His face turned to dismay as he recounted how this novel has been rejected by three American publishers, while “publishers in the Soviet Union are clamoring to publish it.”
Killens said there are enough black millionaires in Atlanta for him not to ever have to worry about getting his work published.
“The American publishers do not want to publish it because they don’t want Blacks to know that Puskins was an Afro-Russian,” gingerly said the omnipresent wife from across the room.
The writer added, “I would much rather have it published here and translated in the Soviet Union.”
“We,” the writer, speaking of himself and pretty wife Grace said, “will send it off again when we return to New York. I believe it will be published in the fall.” (Great Black Russian: A Novel on the Life and Times of Alexander Puskins, was published by Wayne State University Press in 1989, two years after Killens’ death).
“The 60s was the time of the Black writer. When Blacks stopped being in the streets, publishers stopped publishing Black writers. The 70s was the time of the women’s liberationist. But that will change with the coming of the 80s. I think the 80s will make the 60s look like a Sunday school picnic,” the writer said.
He is concerned about Apartheid: “South Africa is the last frontier. It is one of the richest spots in the world.”
“America,” the writer believes, “is in cahoots with South Africa. They wanted Andrew Young to help placate the situation.”
“When war breaks out in South Africa, I can’t conceive of a single Black soldier going over there to fight,” thrusted the writer.
“The South African government is intransient which will lead to a bloodbath,” he predicted (Apartheid collapsed with the release of Nelson Mandela from prison in 1990, three years after Killens death).
Killens was inspired by Dr. W. E. B. Dubois. He thinks the Dubois statement on the colour line at the close of the 19th century is “just as true today as the day he wrote it.”
Dubois wrote, “The problem of the twentieth century is the problem of the colour line-the relations of the darker to the lighter races of men in Asia, in Africa, in America, and the islands of the sea.”
Killens credits his unbounded faith in the future to a 1915 statement written by his mentor Dubois. A smile flashed across his face as he quoted it. “Most men in this world are coloured. A belief in humanity means a belief in coloured men. The future will, in all reasonable possibility, be what coloured men make it.”
“The 21st century belongs to young men like you,” Grace Killens softly said.
“You will be responsible for humanity,” forewarned the writer.
Harold Michael Harvey is an American novelist and essayist, the author of Paper puzzle and Justice in the Round; and the host of Beyond the Law with Harold Michael Harvey. He can be contacted at haroldmichaelharvey.com.
Great article. But you must relay to the spirit of Killens not to worry about Pushkin.
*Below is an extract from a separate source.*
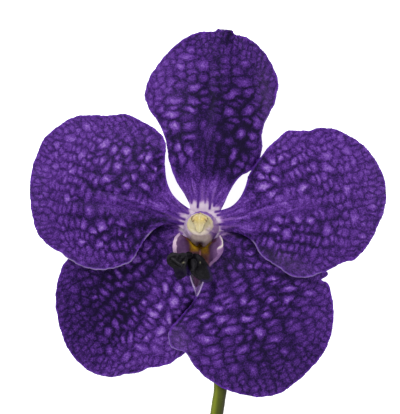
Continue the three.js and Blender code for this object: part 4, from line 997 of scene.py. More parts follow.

One of my former History students from 2015 was from Russia. She was a part of that wonderful class that turned Ava DuVernay’s film “Selma” into a class trip and history lesson. The one lesson that my Russian student gave to my entire class was her comments that the Afro-Russian poet Aleksandr Sergeyevich Pushkin was directly responsible for the modern-day Russian language. I still remember her pride when she said, “The language we speak now is directly attributable to the great Pushkin!” That was a good semester.
I bet that was a good semester to have a Russian in your class who could give some insight on the African influence on Russian language and culture. I will seek to communicate with Brother Killens, but my sense impression from 1979 is that he was not so much worried about Pushkin as he was concerned that Black Americans did not know then what your Russian student imparted to your class in 2015. Killens spent a great deal of time in the old Soviet Union studying the culture and the impact that Pushkin had on modern day Russia. As always your comment adds another dimension to the subject.